For people playing our "OC" and building adventure modules, none of this should be a big concern. You can chop up your modules into whatever size you want and people can just deal with lugging the party around. For PW builders this may cause logistical problems for how large your modules can be. If you were planning to have a series of areas running continuously from Baldur's Gate to Lathtarl's Lantern (a personal favorite), you will need to have a server forged by the hand of Bane himself. Or maybe twelve 30th level arcanists. Either way, it's a big deal.

I know this is probably less encouraging news than, "Yeah, we're running 500 areas in a single module!" but I figure that letting everyone know now is better than letting you figure it out through trial and error after the game comes out. Lest this come off as a tepid, eye-roll-inducing "temper your expectations" message, let me end with clarity:

NWN2 areas take up a lot of memory. The exteriors take up even more memory. If you are planning to have huge chains (10+) of large exteriors and interiors linked in a single module, it's not going to run smoothly on current hardware.
Looks like a big chance of a 'no'?

Posted: Sat Apr 15, 2006 12:45 pm
by Themicles
I understand what he is saying.
What I don't understand is what the hell textures have anything to do with running a dedicated server...

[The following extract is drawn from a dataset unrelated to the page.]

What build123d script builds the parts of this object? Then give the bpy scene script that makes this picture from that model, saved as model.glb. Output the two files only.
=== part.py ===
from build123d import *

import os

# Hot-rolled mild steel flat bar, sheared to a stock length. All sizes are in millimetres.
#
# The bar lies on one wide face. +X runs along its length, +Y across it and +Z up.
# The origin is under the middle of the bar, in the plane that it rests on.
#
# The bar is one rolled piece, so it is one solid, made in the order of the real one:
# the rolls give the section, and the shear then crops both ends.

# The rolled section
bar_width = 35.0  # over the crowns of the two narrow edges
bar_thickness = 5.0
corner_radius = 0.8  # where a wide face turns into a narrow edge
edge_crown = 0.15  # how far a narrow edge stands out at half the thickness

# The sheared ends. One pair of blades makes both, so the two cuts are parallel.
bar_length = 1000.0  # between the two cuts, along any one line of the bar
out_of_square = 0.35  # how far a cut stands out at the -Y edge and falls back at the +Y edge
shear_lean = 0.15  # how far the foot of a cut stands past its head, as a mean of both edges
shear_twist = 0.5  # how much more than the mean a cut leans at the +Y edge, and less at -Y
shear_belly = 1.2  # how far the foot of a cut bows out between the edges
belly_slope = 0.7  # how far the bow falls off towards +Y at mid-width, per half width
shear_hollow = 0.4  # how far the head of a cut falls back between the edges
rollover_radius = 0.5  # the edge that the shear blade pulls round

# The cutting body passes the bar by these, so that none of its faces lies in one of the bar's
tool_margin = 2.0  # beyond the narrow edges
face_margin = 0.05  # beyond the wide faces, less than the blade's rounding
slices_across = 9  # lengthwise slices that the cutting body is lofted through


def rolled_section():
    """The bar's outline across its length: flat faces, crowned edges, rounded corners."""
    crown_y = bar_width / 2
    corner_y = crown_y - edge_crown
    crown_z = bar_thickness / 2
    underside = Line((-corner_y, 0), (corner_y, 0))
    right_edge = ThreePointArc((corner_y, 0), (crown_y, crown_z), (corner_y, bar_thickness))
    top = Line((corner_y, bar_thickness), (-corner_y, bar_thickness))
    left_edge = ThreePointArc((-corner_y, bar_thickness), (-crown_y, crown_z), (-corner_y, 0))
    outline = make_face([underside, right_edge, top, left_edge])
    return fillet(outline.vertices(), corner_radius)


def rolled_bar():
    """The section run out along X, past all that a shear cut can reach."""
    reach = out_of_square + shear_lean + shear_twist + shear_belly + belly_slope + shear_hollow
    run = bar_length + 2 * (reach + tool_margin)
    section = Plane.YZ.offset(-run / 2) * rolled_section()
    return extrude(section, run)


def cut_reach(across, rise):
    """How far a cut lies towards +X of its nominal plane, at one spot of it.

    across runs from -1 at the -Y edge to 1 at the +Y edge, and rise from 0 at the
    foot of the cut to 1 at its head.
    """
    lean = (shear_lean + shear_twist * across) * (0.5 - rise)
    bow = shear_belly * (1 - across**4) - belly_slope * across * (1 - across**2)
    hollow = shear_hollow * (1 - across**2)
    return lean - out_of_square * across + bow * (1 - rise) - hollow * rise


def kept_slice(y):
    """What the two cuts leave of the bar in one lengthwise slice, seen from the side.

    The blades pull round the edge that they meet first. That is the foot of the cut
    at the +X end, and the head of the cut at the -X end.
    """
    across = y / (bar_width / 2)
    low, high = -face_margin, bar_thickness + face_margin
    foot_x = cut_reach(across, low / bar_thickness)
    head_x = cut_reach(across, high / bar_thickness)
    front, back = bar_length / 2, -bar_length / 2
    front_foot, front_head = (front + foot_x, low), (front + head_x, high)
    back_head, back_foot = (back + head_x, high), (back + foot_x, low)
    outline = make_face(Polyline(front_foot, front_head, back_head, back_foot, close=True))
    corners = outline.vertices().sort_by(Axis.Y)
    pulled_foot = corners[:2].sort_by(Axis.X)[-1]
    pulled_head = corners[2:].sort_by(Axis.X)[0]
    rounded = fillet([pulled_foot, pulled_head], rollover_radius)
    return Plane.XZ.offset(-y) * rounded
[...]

Posted: Sat Apr 15, 2006 5:48 pm
by terryrayc
not sure...what I don't understand is why the size of the mod should even matter. If you ask me it's a design flaw if it does. I don't care if the mod has 500 areas in it and it,s 120mb in size...it shouldn't load the entire mod into memory anyway. It should extract the mod into a temp area and only load things such as NPCs, scripts, HB items and such. it an area uses 20mb of memory as it's footprint it should only efect the client when they enter and load that 20mb into their memory, not the server.

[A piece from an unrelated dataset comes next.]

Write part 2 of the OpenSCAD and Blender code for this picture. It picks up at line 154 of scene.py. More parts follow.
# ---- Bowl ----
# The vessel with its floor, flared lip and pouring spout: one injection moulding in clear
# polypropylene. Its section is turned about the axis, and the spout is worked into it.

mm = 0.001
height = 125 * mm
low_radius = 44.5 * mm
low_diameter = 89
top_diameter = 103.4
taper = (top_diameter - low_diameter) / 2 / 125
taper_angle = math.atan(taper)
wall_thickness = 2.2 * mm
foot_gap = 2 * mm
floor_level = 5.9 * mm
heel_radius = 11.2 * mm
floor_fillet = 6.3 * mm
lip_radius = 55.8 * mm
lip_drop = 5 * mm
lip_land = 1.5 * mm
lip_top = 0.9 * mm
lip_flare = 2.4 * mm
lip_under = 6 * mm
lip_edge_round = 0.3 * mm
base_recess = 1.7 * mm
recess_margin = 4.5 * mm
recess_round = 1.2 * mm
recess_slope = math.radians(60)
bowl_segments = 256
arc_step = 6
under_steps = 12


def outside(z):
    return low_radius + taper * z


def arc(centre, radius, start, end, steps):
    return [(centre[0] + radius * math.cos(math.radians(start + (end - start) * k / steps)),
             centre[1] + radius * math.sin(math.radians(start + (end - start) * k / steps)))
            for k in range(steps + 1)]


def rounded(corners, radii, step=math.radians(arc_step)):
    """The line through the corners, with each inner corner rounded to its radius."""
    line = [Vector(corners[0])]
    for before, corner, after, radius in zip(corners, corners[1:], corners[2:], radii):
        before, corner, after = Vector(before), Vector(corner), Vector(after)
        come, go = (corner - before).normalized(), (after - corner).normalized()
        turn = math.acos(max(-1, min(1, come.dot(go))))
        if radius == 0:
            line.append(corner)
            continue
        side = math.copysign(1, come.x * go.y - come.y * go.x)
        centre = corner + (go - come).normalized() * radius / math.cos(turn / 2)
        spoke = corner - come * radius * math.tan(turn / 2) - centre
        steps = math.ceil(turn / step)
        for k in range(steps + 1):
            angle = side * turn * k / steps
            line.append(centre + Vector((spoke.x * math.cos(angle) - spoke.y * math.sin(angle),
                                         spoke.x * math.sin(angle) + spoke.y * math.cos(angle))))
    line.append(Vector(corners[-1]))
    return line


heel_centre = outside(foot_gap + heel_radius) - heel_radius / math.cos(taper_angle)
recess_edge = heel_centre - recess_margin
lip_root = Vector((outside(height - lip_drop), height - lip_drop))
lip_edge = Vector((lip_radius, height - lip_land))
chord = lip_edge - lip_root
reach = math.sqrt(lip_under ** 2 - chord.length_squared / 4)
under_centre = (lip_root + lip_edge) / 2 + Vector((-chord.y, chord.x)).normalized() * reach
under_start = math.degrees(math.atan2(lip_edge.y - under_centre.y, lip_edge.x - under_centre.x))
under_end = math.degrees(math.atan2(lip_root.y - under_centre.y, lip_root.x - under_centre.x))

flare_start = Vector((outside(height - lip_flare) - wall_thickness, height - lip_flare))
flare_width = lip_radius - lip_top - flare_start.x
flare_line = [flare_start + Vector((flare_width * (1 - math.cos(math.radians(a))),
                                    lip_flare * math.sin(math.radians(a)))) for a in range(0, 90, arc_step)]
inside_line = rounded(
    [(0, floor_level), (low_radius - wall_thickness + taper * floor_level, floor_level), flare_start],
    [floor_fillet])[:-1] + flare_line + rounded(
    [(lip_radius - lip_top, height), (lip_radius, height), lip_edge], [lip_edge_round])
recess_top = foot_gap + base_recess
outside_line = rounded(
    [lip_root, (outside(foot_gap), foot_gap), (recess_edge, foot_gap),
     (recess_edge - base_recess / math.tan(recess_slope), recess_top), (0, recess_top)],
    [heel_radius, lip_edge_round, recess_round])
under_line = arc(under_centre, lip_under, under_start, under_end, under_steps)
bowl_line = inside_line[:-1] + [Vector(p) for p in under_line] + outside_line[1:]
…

Posted: Mon Apr 17, 2006 2:15 am
by jaythespacehound
Yeah I have to agree with you two, I'm confused :?

Posted: Mon Apr 17, 2006 5:13 am
by JollyOrc
look further down that thread to see that texture size is indeed irrelevant for the dedicated server.

I think the difficulties arrive partly when you introduce more or less dynamic walkmeshes instead of pre-fabricated ones, and also with the size and detail of said walkmeshes.

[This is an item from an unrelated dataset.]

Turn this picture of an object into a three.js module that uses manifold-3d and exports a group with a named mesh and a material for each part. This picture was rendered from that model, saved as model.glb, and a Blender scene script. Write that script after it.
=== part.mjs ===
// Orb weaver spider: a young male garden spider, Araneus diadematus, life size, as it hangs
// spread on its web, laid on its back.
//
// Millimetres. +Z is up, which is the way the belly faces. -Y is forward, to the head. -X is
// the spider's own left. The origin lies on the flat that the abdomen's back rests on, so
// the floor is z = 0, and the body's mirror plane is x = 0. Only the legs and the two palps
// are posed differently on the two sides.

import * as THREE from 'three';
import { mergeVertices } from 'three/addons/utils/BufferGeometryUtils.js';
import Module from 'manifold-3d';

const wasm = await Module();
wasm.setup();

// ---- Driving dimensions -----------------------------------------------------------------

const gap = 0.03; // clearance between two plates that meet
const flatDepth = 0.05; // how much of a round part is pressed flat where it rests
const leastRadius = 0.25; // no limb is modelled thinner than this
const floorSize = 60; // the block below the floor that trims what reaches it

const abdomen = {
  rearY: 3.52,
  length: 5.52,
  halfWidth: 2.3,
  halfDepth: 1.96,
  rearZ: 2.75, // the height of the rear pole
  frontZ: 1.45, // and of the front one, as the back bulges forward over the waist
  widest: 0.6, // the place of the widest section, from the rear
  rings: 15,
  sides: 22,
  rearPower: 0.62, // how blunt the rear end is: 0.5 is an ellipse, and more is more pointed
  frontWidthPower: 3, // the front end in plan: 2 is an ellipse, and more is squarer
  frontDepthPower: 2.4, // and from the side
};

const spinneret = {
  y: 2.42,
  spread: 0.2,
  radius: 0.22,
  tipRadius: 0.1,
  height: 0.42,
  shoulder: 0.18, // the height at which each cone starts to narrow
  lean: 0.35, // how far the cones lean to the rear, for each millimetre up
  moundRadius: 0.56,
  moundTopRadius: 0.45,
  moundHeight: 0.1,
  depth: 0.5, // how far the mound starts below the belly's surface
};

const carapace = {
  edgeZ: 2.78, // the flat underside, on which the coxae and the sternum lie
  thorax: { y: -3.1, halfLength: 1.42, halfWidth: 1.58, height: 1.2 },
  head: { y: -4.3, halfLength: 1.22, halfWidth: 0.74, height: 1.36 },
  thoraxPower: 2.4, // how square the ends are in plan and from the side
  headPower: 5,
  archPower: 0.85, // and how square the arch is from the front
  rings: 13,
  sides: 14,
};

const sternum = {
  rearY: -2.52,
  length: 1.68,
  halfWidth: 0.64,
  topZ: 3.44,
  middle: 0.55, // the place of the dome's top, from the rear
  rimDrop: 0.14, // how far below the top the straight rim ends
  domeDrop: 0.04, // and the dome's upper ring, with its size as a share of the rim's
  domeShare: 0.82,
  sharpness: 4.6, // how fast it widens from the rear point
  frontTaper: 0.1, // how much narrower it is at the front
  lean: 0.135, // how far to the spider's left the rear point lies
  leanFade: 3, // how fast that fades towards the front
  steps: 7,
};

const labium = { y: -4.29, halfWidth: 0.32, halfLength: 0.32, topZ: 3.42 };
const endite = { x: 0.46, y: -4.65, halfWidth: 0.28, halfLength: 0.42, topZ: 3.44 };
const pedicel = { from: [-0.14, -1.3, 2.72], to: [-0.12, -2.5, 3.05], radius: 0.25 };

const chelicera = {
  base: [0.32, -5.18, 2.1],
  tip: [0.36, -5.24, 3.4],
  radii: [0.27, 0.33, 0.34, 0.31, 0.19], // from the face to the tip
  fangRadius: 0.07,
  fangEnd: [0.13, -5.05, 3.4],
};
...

You still need to store these in the server, to check if the location data the client sends is plausible.

Posted: Mon Apr 17, 2006 8:43 am
by terryrayc
ya the walkmeshes will cause issues.

Posted: Mon Apr 17, 2006 12:41 pm
by Themicles
Keep in mind that the above quote was probably made under the assumption that most people will try to run a large PW on a single computer. If we've learned anything from NWN1, that's just a bad, baaaaaadd, idea.

EDIT: I don't even run 500 areas on the Twin Cities server, and never plan to. The current area amount is pretty much our set limit with a few small exceptions before we start building a new server.